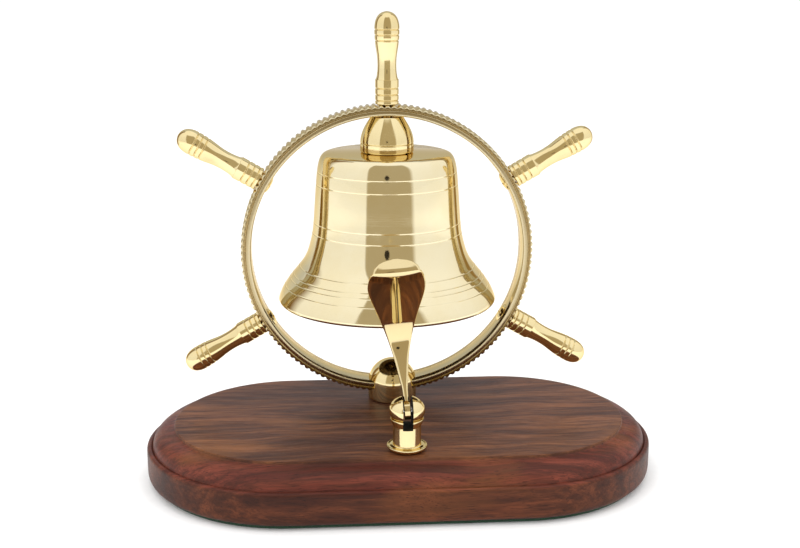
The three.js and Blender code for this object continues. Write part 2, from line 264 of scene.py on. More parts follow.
class Shader:
    """A material's nodes, added call by call."""

    def __init__(self, name):
        self.material = bpy.data.materials.new(name)
        self.material.use_nodes = True
        self.tree = self.material.node_tree
        self.surface = self.tree.nodes["Principled BSDF"]
        self.at = self.node("TexCoord").outputs["Object"]

    def put(self, socket, value):
        if isinstance(value, bpy.types.NodeSocket):
            self.tree.links.new(value, socket)
        else:
            socket.default_value = value

    def node(self, kind, inputs=(), **settings):
        made = self.tree.nodes.new("ShaderNode" + kind)
        for key, value in settings.items():
            setattr(made, key, value)
        for key, value in dict(inputs).items():
            self.put(made.inputs[key], value)
        return made

    def set(self, **inputs):
        """Sets the surface's own sockets, with spaces in their names written as underscores."""
        for name, value in inputs.items():
            self.put(self.surface.inputs[name.replace("_", " ")], value)

    def stretched(self, per_metre, at=None, turn=0):
        """The place on the object, with a different number of repeats per metre along each axis."""
        inputs = {
            "Vector": at or self.at,
            "Scale": per_metre,
            "Rotation": (0, 0, math.radians(turn)),
        }
        return self.node("Mapping", inputs).outputs["Vector"]

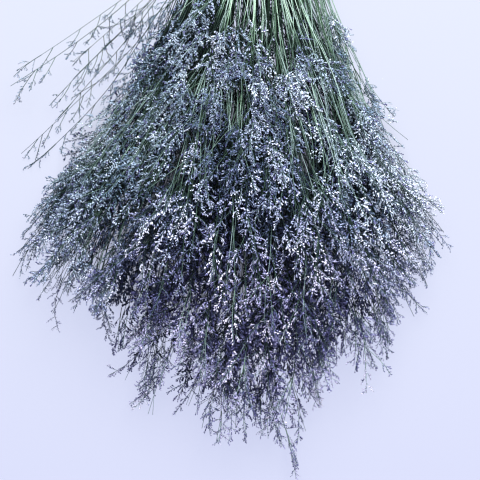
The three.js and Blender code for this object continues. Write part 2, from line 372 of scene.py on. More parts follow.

## WHAT YOU WILL DO
Copy out each line exactly.

## RESPONSE TO THE EXERCISE
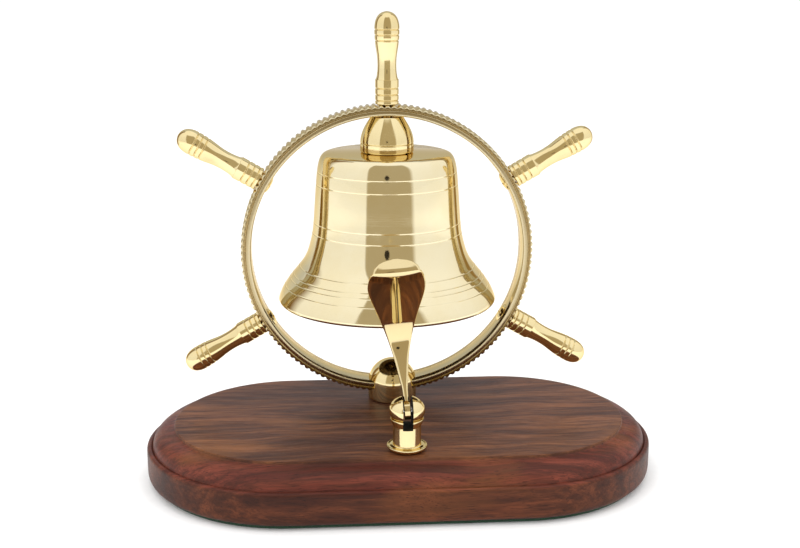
The three.js and Blender code for this object continues. Write part 2, from line 264 of scene.py on. More parts follow.
class Shader:
    """A material's nodes, added call by call."""

    def __init__(self, name):
        self.material = bpy.data.materials.new(name)
        self.material.use_nodes = True
        self.tree = self.material.node_tree
        self.surface = self.tree.nodes["Principled BSDF"]
        self.at = self.node("TexCoord").outputs["Object"]

    def put(self, socket, value):
        if isinstance(value, bpy.types.NodeSocket):
            self.tree.links.new(value, socket)
        else:
            socket.default_value = value

    def node(self, kind, inputs=(), **settings):
        made = self.tree.nodes.new("ShaderNode" + kind)
        for key, value in settings.items():
            setattr(made, key, value)
        for key, value in dict(inputs).items():
            self.put(made.inputs[key], value)
        return made

    def set(self, **inputs):
        """Sets the surface's own sockets, with spaces in their names written as underscores."""
        for name, value in inputs.items():
            self.put(self.surface.inputs[name.replace("_", " ")], value)

    def stretched(self, per_metre, at=None, turn=0):
        """The place on the object, with a different number of repeats per metre along each axis."""
        inputs = {
            "Vector": at or self.at,
            "Scale": per_metre,
            "Rotation": (0, 0, math.radians(turn)),
        }
        return self.node("Mapping", inputs).outputs["Vector"]

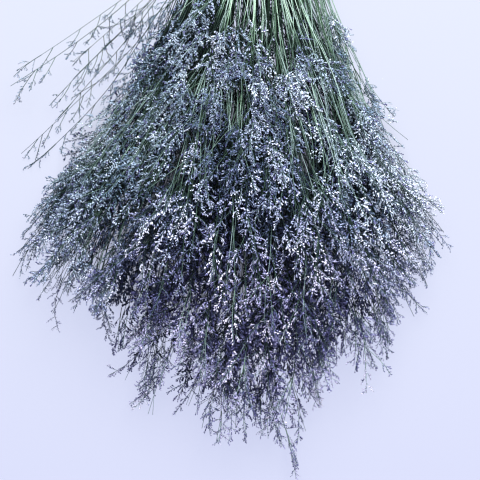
The three.js and Blender code for this object continues. Write part 2, from line 372 of scene.py on. More parts follow.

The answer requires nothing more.